At trial, defendant did not preserve any claim relating to cell site location information obtained without a warrant, and the motion court providently exercised its discretion under CPL 440.10(2)(b) when it rejected defendant's attempt to raise this issue by way of a postconviction motion. Defendant asserts that it would have been futile for trial counsel to raise the issue because the Supreme Court of the United States had not yet decided Carpenter v. United States , 585 U.S. ––––, 138 S. Ct. 2206, 201 L.Ed.2d 507 (2018), a case that we assume, without deciding, applies here because defendant's direct appeal was pending at the time that case was decided. We conclude that defendant should not be permitted to avoid the consequences of the lack of preservation. Although Carpenter had not yet been decided, and trial counsel may have reasonably declined to challenge the cell site information, defendant had the same opportunity to advocate for a change in the law as did the litigant who ultimately succeeded in doing so (see People v. Stewart, 67 A.D.3d 553, 554, 889 N.Y.S.2d 173 [2009], affd 16 N.Y.3d 839, 923 N.Y.S.2d 404, 947 N.E.2d 1182 [2011] ). In the closely related context of preservation, the Court of Appeals has expressly rejected the argument that an "appellant should not be penalized for his failure to anticipate the shape of things to come" ( People v. Reynolds, 25 N.Y.2d 489, 495, 307 N.Y.S.2d 201, 255 N.E.2d 548 [1969] ; see also People v. Hill, 85 N.Y.2d 256, 262, 624 N.Y.S.2d 79, 648 N.E.2d 455 [1995] ). In any event, regardless of the admissibility of the cell site data, there was overwhelming evidence, including defendant's confession, as well as videotapes that independently established his guilt.

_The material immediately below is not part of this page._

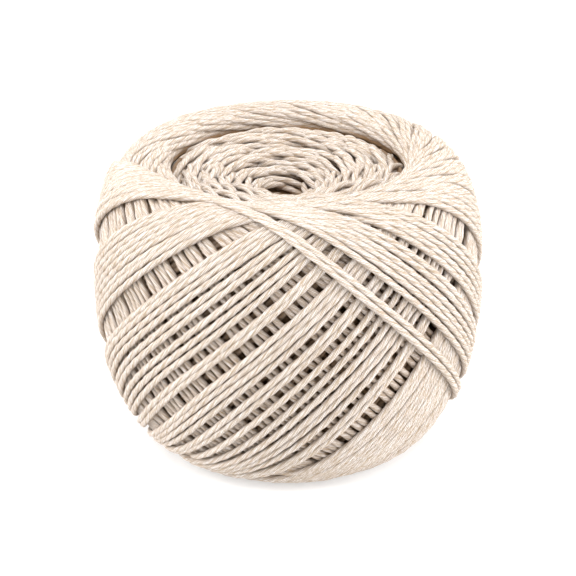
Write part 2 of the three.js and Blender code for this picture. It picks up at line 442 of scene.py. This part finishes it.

The trial court providently exercised its discretion when it precluded defense counsel from making a summation argument that was not based on the evidence in this case, but instead referred to news media coverage of unrelated cases. Defendant did not preserve any claim that he was constitutionally entitled to make this argument, or any of his claims of prosecutorial misconduct at various stages of the trial, and we decline to review them in the interest of justice. As an alternative holding, we find no basis for reversal. While there were improprieties involving the prosecutor's undue emphasis on his personal participation in the case, they were not so egregious as to require reversal (see People v. D'Alessandro, 184 A.D.2d 114, 118–120, 591 N.Y.S.2d 1001 [1st Dept. 1992], lv denied 81 N.Y.2d 884, 597 N.Y.S.2d 945, 613 N.E.2d 977 [1993] ), and any error was harmless in light of the overwhelming evidence of guilt, as discussed above (see People v. Crimmins, 36 N.Y.2d 230, 367 N.Y.S.2d 213, 326 N.E.2d 787 [1975] ).
Defendant's ineffective assistance of counsel claims are unreviewable on direct appeal because they involve matters not reflected in, or fully explained by, the record (see People v. Rivera, 71 N.Y.2d 705, 709, 530 N.Y.S.2d 52, 525 N.E.2d 698 [1988] ; People v. Love, 57 N.Y.2d 998, 457 N.Y.S.2d 238, 443 N.E.2d 486 [1982] ). In the alternative, to the extent the existing record permits review, we find that defendant received effective assistance under the state and federal standards (see People v. Benevento, 91 N.Y.2d 708, 713–714, 674 N.Y.S.2d 629, 697 N.E.2d 584 [1998] ; Strickland v. Washington, 466 U.S. 668, 104 S.Ct. 2052, 80 L.Ed.2d 674 [1984] ).
A grand jury's indictment of defendant for depraved indifference murder, after a prior grand jury had indicted him for intentional murder, did not violate CPL 190.75(3). The second presentation did not require permission from the court, because the first indictment cannot be deemed a dismissal of the depraved indifference count in the absence of any indication that the first grand jury was aware of or considered that charge (see People v. Wilkins, 68 N.Y.2d 269, 274, 508 N.Y.S.2d 893, 501 N.E.2d 542 [1986] ). The rule that a person may not be convicted of both intentional and depraved indifference murder (see People v. Gallagher, 69 N.Y.2d 525, 529–530, 516 N.Y.S.2d 174, 508 N.E.2d 909 [1987] ) applies to verdicts after trial, not indictments. These charges may be presented to a trial jury in the alternative (as occurred in this case, where defendant was acquitted of depraved murder but nevertheless claims a spillover effect). Furthermore, the People were not required to present both charges to the same grand jury (see People v. Cade, 74 N.Y.2d 410, 415, 548 N.Y.S.2d 137, 547 N.E.2d 339 [1989] ).
The court lawfully imposed consecutive sentences for murder and weapon possession, because the record shows that defendant's unlawful possession of a handgun outside his home or place of business was complete before he shot at the four victims (see People v. Brown, 21 N.Y.3d 739, 752, 977 N.Y.S.2d 723, 999 N.E.2d 1168 [2013] ). We perceive no basis for reducing the sentence.